Step Two – Keep Spending at Manageable Levels

As mentioned in an earlier post, the next rule to follow in planning for a comfortable retirement is to keep spending at manageable levels. Said another way, this is the age old adage of ‘live within your means’. Of all the basic rules for accumulating wealth and planning for a comfortable retirement, this is perhaps the most important one.

To help keep our spending in check, we live on a budget, track all of our expenses, and observe our spending trends and patterns, adjusting our budget as needed (side note: our household budget file is a spreadsheet named ‘money stuff’, hence the name of this site). Since we have been doing it for several years, this has become more for tracking expenses and anticipating upcoming large expenses or purchases and not so much for finding ways to save additional money. I am convinced that had we not been following a budget, we would not have been able to do things like paying cash for our vehicles and large home repairs, or making it through graduate school without any student loans.

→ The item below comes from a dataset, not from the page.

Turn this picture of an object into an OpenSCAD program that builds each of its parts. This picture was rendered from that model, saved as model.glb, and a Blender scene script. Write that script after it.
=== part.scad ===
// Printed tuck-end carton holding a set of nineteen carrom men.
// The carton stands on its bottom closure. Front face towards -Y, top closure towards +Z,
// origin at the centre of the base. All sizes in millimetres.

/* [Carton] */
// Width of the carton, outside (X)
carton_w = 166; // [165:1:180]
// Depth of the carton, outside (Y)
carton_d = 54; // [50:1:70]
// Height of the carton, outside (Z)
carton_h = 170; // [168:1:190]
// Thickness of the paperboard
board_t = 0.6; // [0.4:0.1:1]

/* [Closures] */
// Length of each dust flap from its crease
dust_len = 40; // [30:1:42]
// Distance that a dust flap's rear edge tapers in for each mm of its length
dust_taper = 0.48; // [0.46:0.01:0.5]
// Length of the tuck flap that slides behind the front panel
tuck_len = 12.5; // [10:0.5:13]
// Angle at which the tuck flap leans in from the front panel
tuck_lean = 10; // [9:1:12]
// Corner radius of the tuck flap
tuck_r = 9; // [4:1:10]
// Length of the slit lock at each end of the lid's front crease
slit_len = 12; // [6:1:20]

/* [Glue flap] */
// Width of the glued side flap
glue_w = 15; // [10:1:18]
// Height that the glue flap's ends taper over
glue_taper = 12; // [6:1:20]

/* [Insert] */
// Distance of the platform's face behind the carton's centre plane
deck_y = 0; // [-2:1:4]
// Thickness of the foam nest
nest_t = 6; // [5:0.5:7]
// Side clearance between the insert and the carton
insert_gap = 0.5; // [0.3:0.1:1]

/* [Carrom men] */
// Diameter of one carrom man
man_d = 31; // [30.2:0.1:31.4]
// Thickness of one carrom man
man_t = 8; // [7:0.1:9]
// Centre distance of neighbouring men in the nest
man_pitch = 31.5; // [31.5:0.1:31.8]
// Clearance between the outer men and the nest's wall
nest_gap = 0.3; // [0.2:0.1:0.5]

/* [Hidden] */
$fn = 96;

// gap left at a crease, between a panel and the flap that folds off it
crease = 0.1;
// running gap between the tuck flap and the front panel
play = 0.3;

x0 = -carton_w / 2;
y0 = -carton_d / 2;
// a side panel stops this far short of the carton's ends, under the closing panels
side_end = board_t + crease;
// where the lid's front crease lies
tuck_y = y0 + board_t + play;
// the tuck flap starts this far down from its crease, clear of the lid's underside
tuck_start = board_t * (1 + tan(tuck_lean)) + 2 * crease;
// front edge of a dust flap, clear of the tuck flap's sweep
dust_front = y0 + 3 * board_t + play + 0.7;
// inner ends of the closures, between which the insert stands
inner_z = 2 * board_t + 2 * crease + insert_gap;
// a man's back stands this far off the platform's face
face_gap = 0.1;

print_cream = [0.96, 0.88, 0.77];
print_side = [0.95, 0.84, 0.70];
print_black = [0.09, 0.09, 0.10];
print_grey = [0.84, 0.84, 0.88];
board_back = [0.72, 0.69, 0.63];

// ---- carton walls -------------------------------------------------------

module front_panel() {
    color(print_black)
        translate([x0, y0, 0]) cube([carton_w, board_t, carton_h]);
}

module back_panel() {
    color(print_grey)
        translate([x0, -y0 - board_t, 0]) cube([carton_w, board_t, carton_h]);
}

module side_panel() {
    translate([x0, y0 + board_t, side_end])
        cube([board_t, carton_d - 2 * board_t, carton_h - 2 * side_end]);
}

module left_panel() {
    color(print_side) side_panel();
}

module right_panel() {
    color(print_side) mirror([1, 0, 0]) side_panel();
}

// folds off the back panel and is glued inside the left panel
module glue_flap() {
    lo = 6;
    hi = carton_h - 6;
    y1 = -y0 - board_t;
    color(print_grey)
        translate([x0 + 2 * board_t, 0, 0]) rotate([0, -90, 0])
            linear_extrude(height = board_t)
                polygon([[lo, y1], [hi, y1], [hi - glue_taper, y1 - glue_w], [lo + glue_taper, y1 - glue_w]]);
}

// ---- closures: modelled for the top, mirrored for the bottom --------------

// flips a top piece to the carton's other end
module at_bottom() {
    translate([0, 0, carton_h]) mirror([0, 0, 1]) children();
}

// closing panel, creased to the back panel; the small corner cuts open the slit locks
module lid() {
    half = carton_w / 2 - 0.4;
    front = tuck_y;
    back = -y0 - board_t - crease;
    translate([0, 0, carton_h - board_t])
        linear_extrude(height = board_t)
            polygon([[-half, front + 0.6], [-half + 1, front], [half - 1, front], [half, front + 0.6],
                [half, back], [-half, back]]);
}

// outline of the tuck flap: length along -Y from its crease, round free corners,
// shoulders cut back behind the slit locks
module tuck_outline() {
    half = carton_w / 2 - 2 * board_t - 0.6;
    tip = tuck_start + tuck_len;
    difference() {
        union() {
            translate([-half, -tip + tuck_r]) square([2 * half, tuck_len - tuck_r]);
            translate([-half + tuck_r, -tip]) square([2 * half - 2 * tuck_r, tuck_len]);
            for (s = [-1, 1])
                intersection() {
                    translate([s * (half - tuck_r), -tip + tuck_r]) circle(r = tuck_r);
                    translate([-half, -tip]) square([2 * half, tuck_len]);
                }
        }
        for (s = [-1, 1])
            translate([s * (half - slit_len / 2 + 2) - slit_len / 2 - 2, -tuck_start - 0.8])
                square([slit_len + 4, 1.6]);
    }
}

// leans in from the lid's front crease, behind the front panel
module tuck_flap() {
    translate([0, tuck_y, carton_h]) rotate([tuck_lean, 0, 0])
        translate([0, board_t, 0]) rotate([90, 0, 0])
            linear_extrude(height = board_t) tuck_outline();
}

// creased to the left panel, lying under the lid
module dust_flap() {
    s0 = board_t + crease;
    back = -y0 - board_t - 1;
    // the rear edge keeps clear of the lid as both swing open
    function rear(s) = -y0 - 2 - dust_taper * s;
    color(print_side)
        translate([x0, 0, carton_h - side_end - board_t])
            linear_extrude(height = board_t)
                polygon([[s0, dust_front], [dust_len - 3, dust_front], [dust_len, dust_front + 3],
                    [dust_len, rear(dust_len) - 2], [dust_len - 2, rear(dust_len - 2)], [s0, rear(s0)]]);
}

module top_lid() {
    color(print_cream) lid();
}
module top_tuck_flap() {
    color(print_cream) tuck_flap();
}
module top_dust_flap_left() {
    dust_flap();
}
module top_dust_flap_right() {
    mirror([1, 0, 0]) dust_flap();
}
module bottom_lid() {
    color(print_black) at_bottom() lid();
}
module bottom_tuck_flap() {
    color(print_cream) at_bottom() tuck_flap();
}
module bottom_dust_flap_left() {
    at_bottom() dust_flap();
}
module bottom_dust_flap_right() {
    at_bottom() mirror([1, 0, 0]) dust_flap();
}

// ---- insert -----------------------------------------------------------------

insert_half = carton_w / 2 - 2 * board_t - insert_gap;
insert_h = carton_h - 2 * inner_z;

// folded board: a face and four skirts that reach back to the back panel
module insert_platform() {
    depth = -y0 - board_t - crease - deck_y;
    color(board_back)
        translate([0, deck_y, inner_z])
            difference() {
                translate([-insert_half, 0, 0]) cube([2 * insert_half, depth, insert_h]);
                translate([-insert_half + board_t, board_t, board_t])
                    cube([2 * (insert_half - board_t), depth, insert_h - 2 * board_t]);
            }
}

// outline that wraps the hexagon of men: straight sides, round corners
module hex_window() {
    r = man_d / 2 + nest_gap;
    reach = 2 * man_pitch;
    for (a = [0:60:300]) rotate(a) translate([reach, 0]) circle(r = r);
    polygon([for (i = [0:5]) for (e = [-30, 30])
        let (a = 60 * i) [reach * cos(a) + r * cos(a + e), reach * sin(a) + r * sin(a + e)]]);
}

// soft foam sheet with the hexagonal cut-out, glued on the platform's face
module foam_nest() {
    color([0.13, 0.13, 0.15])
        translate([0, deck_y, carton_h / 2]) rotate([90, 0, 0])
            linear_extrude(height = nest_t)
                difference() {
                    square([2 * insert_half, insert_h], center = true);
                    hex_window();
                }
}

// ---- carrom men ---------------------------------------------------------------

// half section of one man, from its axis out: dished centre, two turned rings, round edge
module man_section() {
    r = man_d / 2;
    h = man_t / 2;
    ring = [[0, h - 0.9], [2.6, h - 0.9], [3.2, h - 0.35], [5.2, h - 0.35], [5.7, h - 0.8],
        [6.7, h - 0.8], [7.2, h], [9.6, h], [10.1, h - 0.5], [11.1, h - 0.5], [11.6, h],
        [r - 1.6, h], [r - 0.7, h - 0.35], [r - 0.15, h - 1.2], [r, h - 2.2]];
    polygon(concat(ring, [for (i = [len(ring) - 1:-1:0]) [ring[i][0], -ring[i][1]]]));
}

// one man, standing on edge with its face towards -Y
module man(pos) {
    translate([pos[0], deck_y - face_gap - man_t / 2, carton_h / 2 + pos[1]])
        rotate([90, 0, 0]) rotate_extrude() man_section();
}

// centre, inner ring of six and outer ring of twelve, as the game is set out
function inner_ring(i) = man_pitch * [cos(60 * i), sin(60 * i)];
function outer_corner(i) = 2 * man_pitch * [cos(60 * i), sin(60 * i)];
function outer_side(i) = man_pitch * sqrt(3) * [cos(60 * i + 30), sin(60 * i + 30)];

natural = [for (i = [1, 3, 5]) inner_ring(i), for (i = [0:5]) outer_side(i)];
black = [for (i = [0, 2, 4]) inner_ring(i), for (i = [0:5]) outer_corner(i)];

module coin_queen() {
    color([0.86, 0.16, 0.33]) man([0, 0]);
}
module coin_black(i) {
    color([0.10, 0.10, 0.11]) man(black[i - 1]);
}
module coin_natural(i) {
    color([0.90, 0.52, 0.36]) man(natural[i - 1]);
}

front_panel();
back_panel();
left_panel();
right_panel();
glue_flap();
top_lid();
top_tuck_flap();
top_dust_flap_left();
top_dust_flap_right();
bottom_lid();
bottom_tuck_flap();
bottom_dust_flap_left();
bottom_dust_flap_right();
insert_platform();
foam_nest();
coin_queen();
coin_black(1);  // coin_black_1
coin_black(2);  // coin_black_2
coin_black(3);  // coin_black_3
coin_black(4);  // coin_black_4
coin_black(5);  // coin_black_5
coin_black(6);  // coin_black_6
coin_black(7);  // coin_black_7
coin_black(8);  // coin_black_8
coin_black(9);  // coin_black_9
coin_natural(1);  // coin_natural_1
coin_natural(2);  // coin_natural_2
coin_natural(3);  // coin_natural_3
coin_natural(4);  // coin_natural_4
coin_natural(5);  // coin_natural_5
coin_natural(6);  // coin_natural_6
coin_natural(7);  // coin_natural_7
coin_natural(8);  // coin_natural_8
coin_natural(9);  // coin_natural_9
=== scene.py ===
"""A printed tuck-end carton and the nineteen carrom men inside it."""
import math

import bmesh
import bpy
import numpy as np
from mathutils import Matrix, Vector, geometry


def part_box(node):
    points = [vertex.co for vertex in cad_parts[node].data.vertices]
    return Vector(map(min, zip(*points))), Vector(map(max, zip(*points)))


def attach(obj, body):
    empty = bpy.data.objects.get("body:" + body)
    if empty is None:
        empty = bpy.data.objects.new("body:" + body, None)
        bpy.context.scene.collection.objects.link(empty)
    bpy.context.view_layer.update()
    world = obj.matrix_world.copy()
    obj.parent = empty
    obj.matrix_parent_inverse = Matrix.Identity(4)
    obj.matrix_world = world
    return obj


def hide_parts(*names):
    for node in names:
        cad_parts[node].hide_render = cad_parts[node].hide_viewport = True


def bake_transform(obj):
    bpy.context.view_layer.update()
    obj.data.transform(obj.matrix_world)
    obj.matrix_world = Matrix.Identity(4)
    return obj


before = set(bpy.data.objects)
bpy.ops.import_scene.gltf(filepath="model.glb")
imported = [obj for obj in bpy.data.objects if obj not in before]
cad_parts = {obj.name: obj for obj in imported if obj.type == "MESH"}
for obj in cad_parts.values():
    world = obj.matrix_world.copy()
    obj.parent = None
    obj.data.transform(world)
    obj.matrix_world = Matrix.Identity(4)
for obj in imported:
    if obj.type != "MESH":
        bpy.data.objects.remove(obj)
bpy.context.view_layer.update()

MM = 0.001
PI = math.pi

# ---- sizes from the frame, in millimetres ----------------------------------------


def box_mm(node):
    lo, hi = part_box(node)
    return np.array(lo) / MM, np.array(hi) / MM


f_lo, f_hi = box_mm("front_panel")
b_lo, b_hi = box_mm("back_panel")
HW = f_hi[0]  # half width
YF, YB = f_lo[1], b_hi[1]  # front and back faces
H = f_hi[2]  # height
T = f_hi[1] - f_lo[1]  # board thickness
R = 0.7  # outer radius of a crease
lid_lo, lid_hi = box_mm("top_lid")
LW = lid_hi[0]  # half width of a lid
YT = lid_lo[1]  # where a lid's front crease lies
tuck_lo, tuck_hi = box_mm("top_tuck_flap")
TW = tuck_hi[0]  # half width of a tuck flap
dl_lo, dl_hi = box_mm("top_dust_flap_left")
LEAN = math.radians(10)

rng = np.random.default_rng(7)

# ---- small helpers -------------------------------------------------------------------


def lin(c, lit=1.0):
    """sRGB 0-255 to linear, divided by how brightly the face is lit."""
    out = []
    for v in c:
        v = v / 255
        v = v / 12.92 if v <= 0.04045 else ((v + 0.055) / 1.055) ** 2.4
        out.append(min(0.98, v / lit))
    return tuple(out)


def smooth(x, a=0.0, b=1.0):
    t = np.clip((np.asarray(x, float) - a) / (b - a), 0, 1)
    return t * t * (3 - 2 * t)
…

In today’s culture, just the word budget seems to have negative connotations and conjures up thoughts of depriving oneself. I prefer to think of budgeting as a way for you to determine your priorities, and for you to make conscious decisions on how to deploy your limited resources. Everyone has different priorities and preferences, so allow me to share some examples from our household of how we are keeping our spending to manageable levels.

  • We currently have a mortgage (our only debt), and the minimum payment is less than 20% of my monthly income. Because it is a ‘manageable’ amount, we are able to pay extra on it every month. When we bought our current home, we took all of the equity from our previous home sale and applied it towards the purchase price. We currently have about 40% equity in our home and are actively working on paying off our home well ahead of schedule.
  • Our cars are all paid for. We plan in advance and save up to purchase cars and we buy gently used vehicles. I drive a Corolla, which has been great on gas and maintenance, while my wife drives an Expedition. Which is the opposite of fuel efficient, but is great for hauling kids and all the things that go with them. The total value of the cars if we had to replace them would be less than 15% of my annual income. Again, the value of our vehicles is manageable relative to our income.
  • We maintain an emergency fund of cash which allows us to not go into debt for any unanticipated expenses.
  • Our budget includes a tithe of 10% of our income to our church as well as charitable contributions to other organizations.
  • When thinking about trade-offs, one thing we prefer to spend our money on is books. To illustrate just how much we like books around here, last year we spent more on books than we spent on all other types of entertainment combined (museums, movies, movie rentals, sporting events, etc). This is our personal preference, and it works for us.
  • As I’ve mentioned earlier, we tend to be big do-it-yourselfers, not just in personal finance related matters, but also around the house. This allows me to learn valuable skills and save a lot of money on home and other repairs. Recent examples of this were when I spent a few hours doing a repair in the crawlspace of our home to save $500, or when I used YouTube to learn how to fix my lawnmower and save $200-300 for 2 hours of work.
  • Nowadays it seems like every new product that comes out has a monthly subscription tied to it. We think long and hard about anything that involves a recurring charge, or before increasing our existing charges. Some examples of this are that my wife didn’t have a smartphone until last year, I had had one for a few years but had an inexpensive prepaid plan. We also went about 6 years without owning a TV (long story), and even now that one was gifted to us we still don’t pay for additional channels (did I mention we like to read all those books we buy?).

The takeaway from this post is that you need to know where you money is going. This allows you to allocate funds towards goals like retirement. If your expenses don’t allow for you to save for retirement or a rainy day, then your expenses are not ‘manageable’.